Institutional and National Discourses with Regard to German Responses to the Impact of Brexit on Higher Education

European Union
Higher Education
Tim Seidenschnur
University of Kassel
Tim Seidenschnur
University of Kassel
Jens Jungblut
Universitetet i Oslo

The uncertainty about the future of post-Brexit Europe causes different concerns and different governance strategies in higher education. The way how actors in the academic field relate to Brexit involves both discourses and narratives which are part of the institutional field as well as narratives and discourses which relate to national concerns. On the institutional level, universities in Europe have managed to achieve a comparatively high grade of internationalization and Europeanization and serve as an example for cooperation efforts in Europe and the world (Kehm et al. 2009). Today, Brexit raises the question how university actors deal with threats to their cooperative structures and their beliefs about the advantages of intensified transnational academic cooperation. However, while the cooperation in higher education has generated a certain amount of integration over the last decades, there are also centrifugal tendencies at play that limit or threaten cooperation. They are linked to growing European competition for students or the EU’s research funding and the question of legitimacy with regard to national interest groups (Suchman 1995).
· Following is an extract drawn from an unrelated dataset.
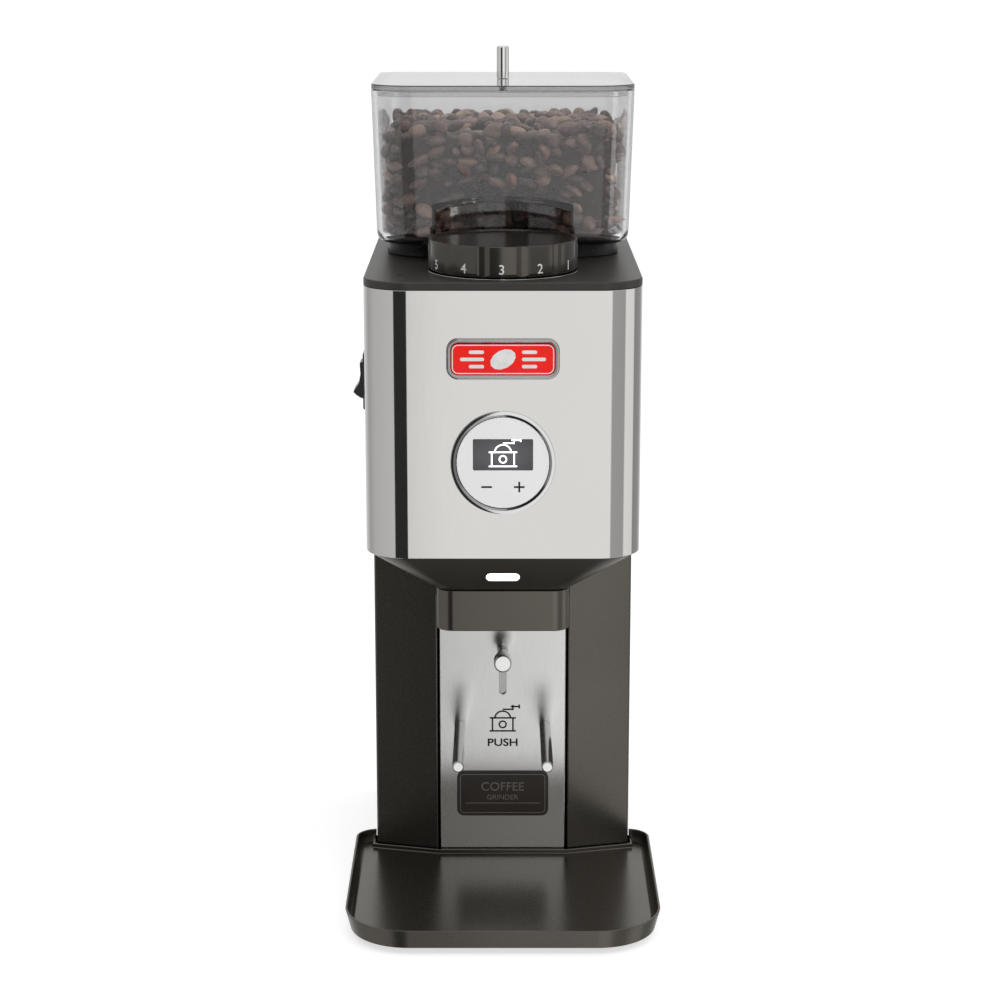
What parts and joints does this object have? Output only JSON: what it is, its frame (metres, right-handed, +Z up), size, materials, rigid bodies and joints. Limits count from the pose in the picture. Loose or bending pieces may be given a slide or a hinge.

This study analyses four narratives as interpretative fix points to which actors in academia refer to when they make sense of Brexit. This sense-making occurs, if decision makers at universities discuss possible effects of Brexit on European universities as well as in discussions on how universities could or should strategically respond to Brexit. We elaborate institutional as well as national discourses with regard to the four narratives (“concerns”, “hopes”, “beliefs”, and “silent opportunism”). In order to analyze those narratives we rely on interviews at German universities with actors representing different groups including people from the university leadership, academics, and administrative staff.